Noting that he and Madrid “independently, yet collaboratively,” worked to project the city’s revenues “and we both approached it from a very, very conservative standpoint. We have not inflated our estimates of revenues in order to meet the expense. I don’t believe in that. I think that’s a recipe — well, it is a recipe for disaster. We’ve been living that for the last several years. This budget will balance. It balances and it will balance much better than $1,100 because I’ve kicked the crap out of the revenues.”

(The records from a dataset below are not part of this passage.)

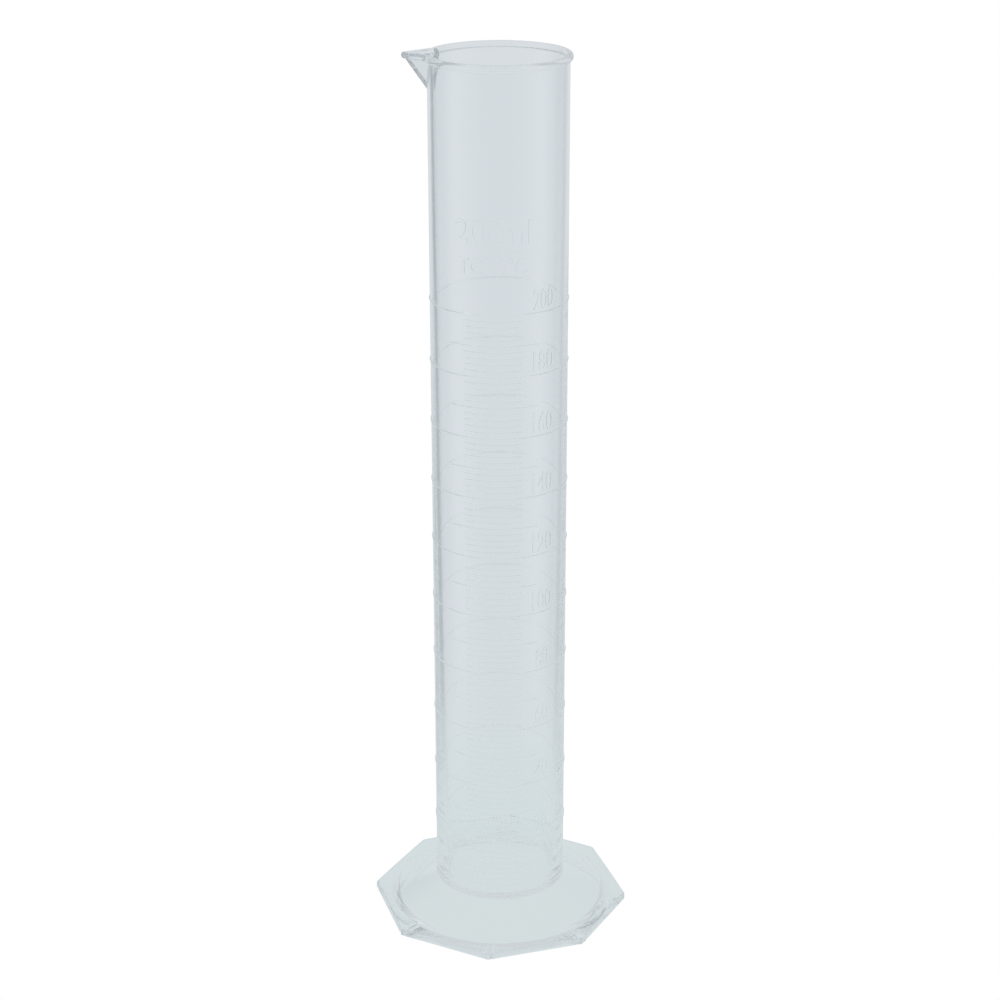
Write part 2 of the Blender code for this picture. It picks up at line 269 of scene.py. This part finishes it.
def loft(name, rows):
    """A closed mesh through rows of points, from a pole down to a pole. The rows run down the outside."""
    body = bmesh.new()
    made = [[body.verts.new(point) for point in row] for row in rows]
    for upper, lower in zip(made, made[1:]):
        count = max(len(upper), len(lower))
        for column in range(count):
            after = (column + 1) % count
            if len(upper) == 1:
                body.faces.new((upper[0], lower[column], lower[after]))
            elif len(lower) == 1:
                body.faces.new((upper[column], lower[0], upper[after]))
            else:
                body.faces.new((upper[column], lower[column], lower[after], upper[after]))
    mesh = bpy.data.meshes.new(name)
    body.to_mesh(mesh)
    body.free()
    return new_object(name, mesh)


def arc(centre, radius, start, end, steps, upright=None):
    """Points (radius, height) on an arc, by angle from the +radius direction.

    With upright, it is the arc of an ellipse that reaches this far upwards.
    """
    upright = upright or radius
    points = []
    for step in range(steps + 1):
        angle = math.radians(start + (end - start) * step / steps)
        points.append((centre[0] + radius * math.cos(angle), centre[1] + upright * math.sin(angle)))
    return points


def bore_radius_at(height):
    return BORE_RADIUS + BORE_DRAFT * (height - SCALE_ZERO)


def level(volume):
    """Height of the liquid's surface when the slightly conical bore holds a volume in ml."""
    content = volume * CUBIC_METRES_PER_ML
    radius = (BORE_RADIUS**3 + 3 * BORE_DRAFT * content / math.pi) ** (1 / 3)
    return SCALE_ZERO + (radius - BORE_RADIUS) / BORE_DRAFT


def line_profile(middle):
    """The section of a raised line, from top to bottom, as (relief, height)."""
    half = LINE_WIDTH / 2
    return [(relief * LINE_RELIEF, middle + rise * half) for relief, rise in LINE_SECTION]


def skirt_height(radius):
    return SKIRT_TOP - SKIRT_FALL * (radius - TUBE_RADIUS)


def tube_radius_at(height):
    return TUBE_RADIUS + TUBE_DRAFT * height / HEIGHT


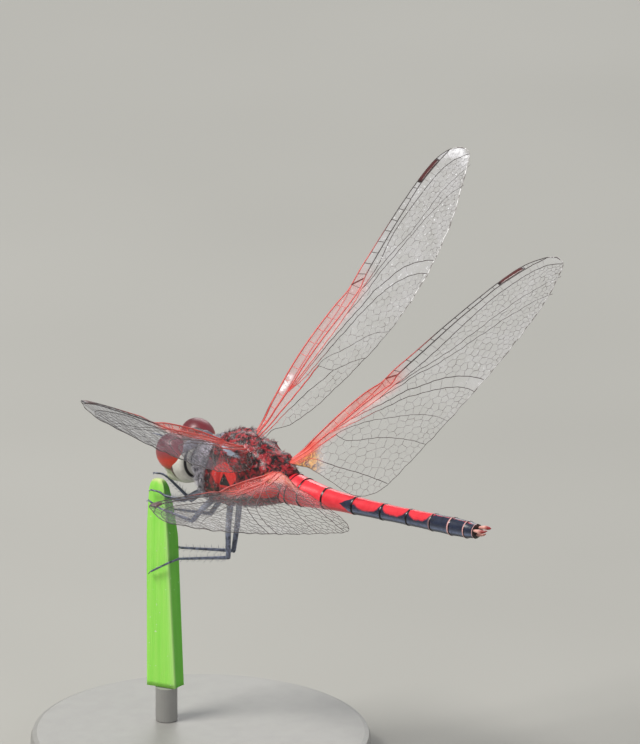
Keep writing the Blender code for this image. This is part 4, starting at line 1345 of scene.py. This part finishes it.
# %% Face
def face():
    """Brow, its shield, the two lips and the side jaws, each a closed lump that sits in its neighbour."""
    def brow_form(u):
        return 1 - 0.07 * bell(u[:, 0], 0.16) * (u[:, 2] > -0.2) + 0.05 * bell(u[:, 2] + 0.2, 0.15)

    shapes = [lump((0, -8.5, 1.75), (1.0, 0.95, 1.0), 40, 56, brow_form),
              lump((0, -8.72, 0.78), (1.16, 0.98, 0.42), 32, 56, lambda u: 1 + 0.04 * np.cos(4 * u[:, 0])),
              lump((0, -8.82, 0.15), (1.12, 1.00, 0.48), 32, 56, lambda u: 1 - 0.06 * bell(u[:, 0], 0.12)),
              lump((0, -8.74, -0.45), (1.02, 1.00, 0.62), 32, 56, lambda u: 1 - 0.06 * bell(u[:, 0], 0.07))]
    for side in (1, -1):
        shapes += [lump((side * 0.92, -8.45, 0.25), (0.62, 0.98, 0.80), 28, 40),
                   lump((side * 0.66, -8.35, -0.55), (0.80, 1.18, 0.60), 28, 40,
                        lambda u: 1 - 0.05 * bell(u[:, 1] + 0.2, 0.08))]
    shapes.append(lump((0, -8.55, 2.72), (0.40, 0.36, 0.34), 28, 40,
                       lambda u: 1 + 0.10 * bell(np.abs(u[:, 0]) - 0.6, 0.25)))
    for small_eye in ((0, -8.88, 2.76), (0.34, -8.60, 2.80), (-0.34, -8.60, 2.80)):
        shapes.append(lump(small_eye, (0.11, 0.11, 0.11), 12, 16))
    points, faces = joined(shapes)
    x, y, z = points.T
    marks = {"seam": sum(bell(z - seam, 0.05) for seam in (0.47, -0.15, -0.62)) * fade(-8.3, -8.8, y),
             "brown": bell(z - 0.42, 0.30) * fade(0.7, 1.0, np.abs(x)),
             "high": fade(0.6, 1.3, z), "crown": fade(2.3, 2.6, z)}
    return body_piece("face_plates", (points, faces), "face_shield", marks)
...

Referring to LaBore’s concerns about the projected $1,155 surplus, Robertson said, “I guess what I want to say about that is you shouldn’t be frightened by being in the black by $1,100. We ought to be frightened about being told the budget balanced for the year ’02 and it was actually at least $260,000 in the hole. Now the question is which do you prefer? … We’ve been spending more than we’ve been taking in for years, that’s why we don’t have $2.25 million to deal with the reserve issues. That money went away.”

Greer said, “The other difference and the other significance that I really kind of allude to just at the end of the narrative is also, and as I was mentioning earlier to you, a budget is a living, breathing document. It’s something we manage throughout the whole year. There is in the operating, the line items, the operating budgets for all the different departments, there’s just little to no discretion. Any time I saw an account number that I didn’t understand, somebody got me documentation. I’ve beat these things to death. There is not a lot of discretionary expenditures.”

He noted that from time to time, he may bring budget adjustments to the board.

“You’re going to see ordinance adjustments and changes to the budget so that we manage this plan, this document, throughout the whole year so we always know where we’re at …,” Greer said.

Board members will review the capital improvements budget and the parks and stormwater budget during a work session at 9 a.m. Saturday, May 31, at City Hall, 1 Detjen Drive.